27 Apr Cyber Risks & Liabilities – Valuing Your Intangible Assets
Intangible assets are increasingly important in today’s service-based economy, but being able to identify and value those assets in order to insure them can be difficult.
What Are Intangible Assets?
Intangible assets are, at their most basic level, assets that are not physical in nature. Intangible assets include legally protected intellectual property—patents, trademarks, copyrights and trade secrets—as well as software, databases, customer relationships, workforce, websites, and many more. Intellectual property and intangible assets can be used synonymously.

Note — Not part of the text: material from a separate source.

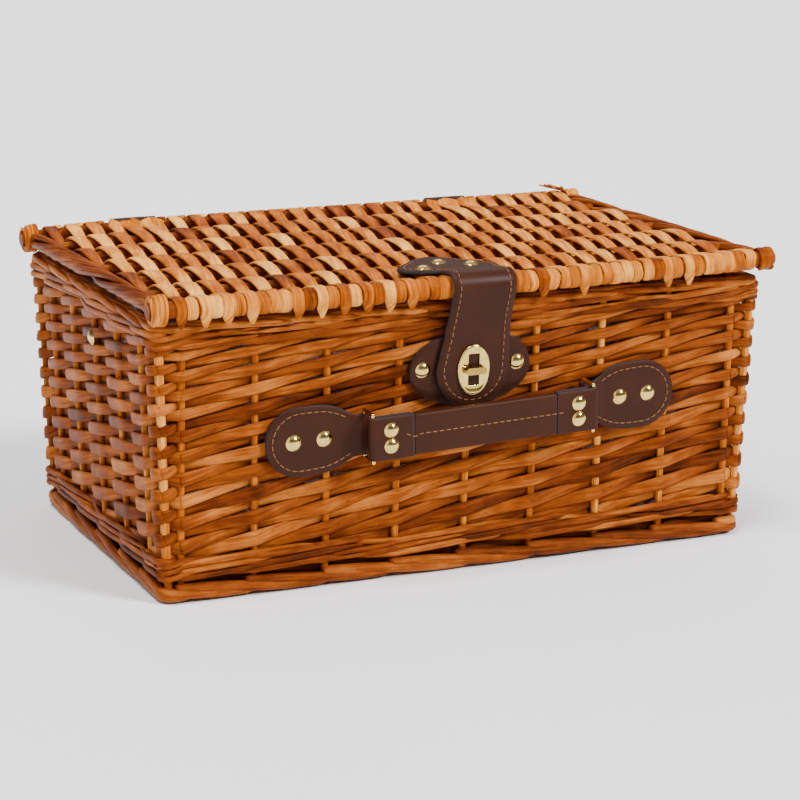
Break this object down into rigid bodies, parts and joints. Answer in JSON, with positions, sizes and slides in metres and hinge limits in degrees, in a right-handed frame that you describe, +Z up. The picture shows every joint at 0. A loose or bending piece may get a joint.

Five Ways to Value Intangible Assets
There are five modern approaches to valuing intangible assets. The types of intangible assets differ from business sector to business sector, which can sometimes make it difficult to place a value on an asset
that is unique to a particular company. To maximize accuracy, it is wise to use more than one method to determine the value of an intangible asset.
1. Cost Approach
The Cost Approach is based on the economic principle of substitution. Basically, an asset is worth no more than it would cost a buyer to develop or obtain that asset or something similar. The cost of replacing or producing an asset may be problematic if the asset is unique. The Cost Approach ignores any future economic benefit the asset may have. For example, the Cost Approach would not be able to determine a value for an unregistered patent since it could lead to future revenue.
There are two Cost Approach methods: Reproduction Cost and Replacement Cost. Reproduction Cost measures how much it would cost to reproduce the exact same asset, taking into account its current market value. Replacement Cost measures the cost to replace an asset of similar utility.